HCADatalab / powderkeg

Live-coding the cluster!
Eclipse Public License 1.0
159 stars 23 forks source link

powderkeg repl hangup when run on yarn-client mode #22

Open clojurians-org opened 7 years ago

clojurians-org commented 7 years ago

i run the following command, it run success, but it hangup, i must add the System/exit to force quit.

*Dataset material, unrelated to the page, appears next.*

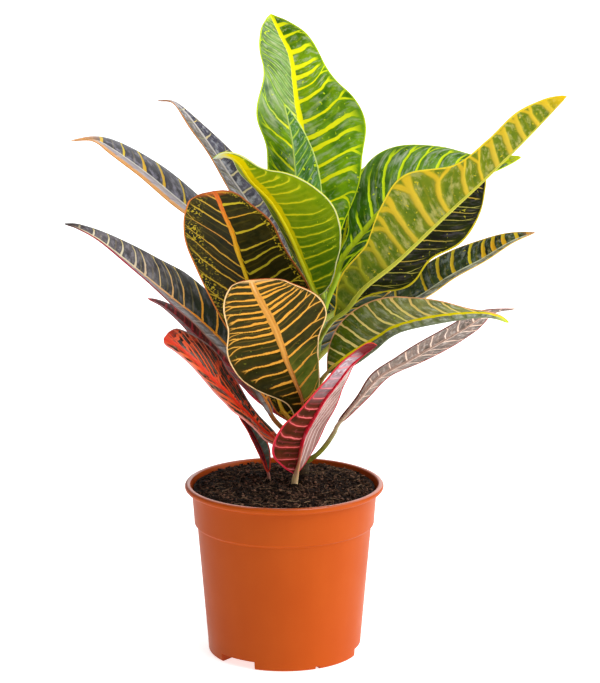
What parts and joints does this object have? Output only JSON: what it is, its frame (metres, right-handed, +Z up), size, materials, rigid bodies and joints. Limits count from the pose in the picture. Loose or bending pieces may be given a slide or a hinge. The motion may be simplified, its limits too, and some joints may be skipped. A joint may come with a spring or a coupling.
{
  "type": "potted croton plant",
  "caption": "Potted croton house plant: broad waved leaves with coloured veins on a woody stem in a tapered nursery pot filled with soil.",
  "frame": {"origin": "middle of the pot's underside, on the surface the pot stands on", "axes": "+Z up along the pot's axis, +Y away from the viewer of the front, +X to the viewer's right"},
  "size_m": [0.2895, 0.2277, 0.3824],
  "materials": {
    "pot_plastic": "terracotta-coloured moulded plastic with a soft sheen",
    "soil": "dark moist peat crumbs",
    "bark": "young grey-brown bark",
    "leaf_green": "glossy green leaf with yellow veins",
    "leaf_lime": "satin lime leaf with golden veins",
    "leaf_dark": "glossy green-black leaf with yellow-orange veins",
    "leaf_olive": "satin olive leaf underside with pale orange veins",
    "leaf_red": "satin dark leaf with red and pink veins",
    "leaf_grey": "matte grey-purple leaf underside with pink midrib"
  },
  "bodies": {
    "root": {"pot": "pot_plastic", "soil": "soil", "stem": "bark", "leaf_crown_back": "leaf_green", "leaf_crown_inner": "leaf_green", "leaf_lime_front": "leaf_lime", "leaf_upper_right": "leaf_green", "leaf_long_right": "leaf_lime", "leaf_dark_right": "leaf_dark", "leaf_mid_right": "leaf_dark", "leaf_low_right": "leaf_green", "leaf_curled_right": "leaf_grey", "leaf_red_front": "leaf_red", "leaf_olive_front": "leaf_olive", "leaf_brown_front": "leaf_olive", "leaf_upper_left": "leaf_dark", "leaf_mid_left": "leaf_dark", "leaf_long_left": "leaf_dark", "leaf_wine_left": "leaf_red", "leaf_red_left": "leaf_red", "leaf_basal_left": "leaf_red", "leaf_back_upper": "leaf_green", "leaf_back_left": "leaf_green", "leaf_back_right": "leaf_dark", "leaf_back_middle": "leaf_dark", "leaf_back_low": "leaf_red"}
  },
  "joints": []
}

spark-submit --master yarn-client     --num-executors 4     --class powderkeg.repl target/etl-spark-0.1.0-SNAPSHOT-standalone.jar bolome.agg.d_bolome_user_order_trgx/-main
(defn -main []

  (as-> (keg/rdd (.textFile keg/*sc* "hdfs://192.168.1.3:9000/user/hive/warehouse/agg.db/d_bolome_user_order")
                 #_(.textFile keg/*sc* "/home/spiderdt/work/git/larluo/user/hive/warehouse/agg.db/d_bolome_user_order_test")
                 (map #(clojure.string/split % #"\001" 2))
                 (map (fn [[user-id user-tkvs]]
                        (->> [user-id
                              (->> user-tkvs
                                   (realize-trgx (latest-schema))
                                   (derive-exprs (latest-exprs))
                                   pr-str)]
                             into-array
                             RowFactory/create))) )
      $
    (.createDataFrame (->> keg/*sc* .sc (new SparkSession)) $
                      (DataTypes/createStructType (map #(DataTypes/createStructField % DataTypes/StringType false) ["user-id" "user-trgx"])))
    (.write $)
    (.format $ "parquet")
    (.mode $ SaveMode/Overwrite)
    (.save $ "hdfs://192.168.1.3:9000/user/hive/warehouse/agg.db/d_bolome_user_order_trgx"))

  (System/exit 0)
  )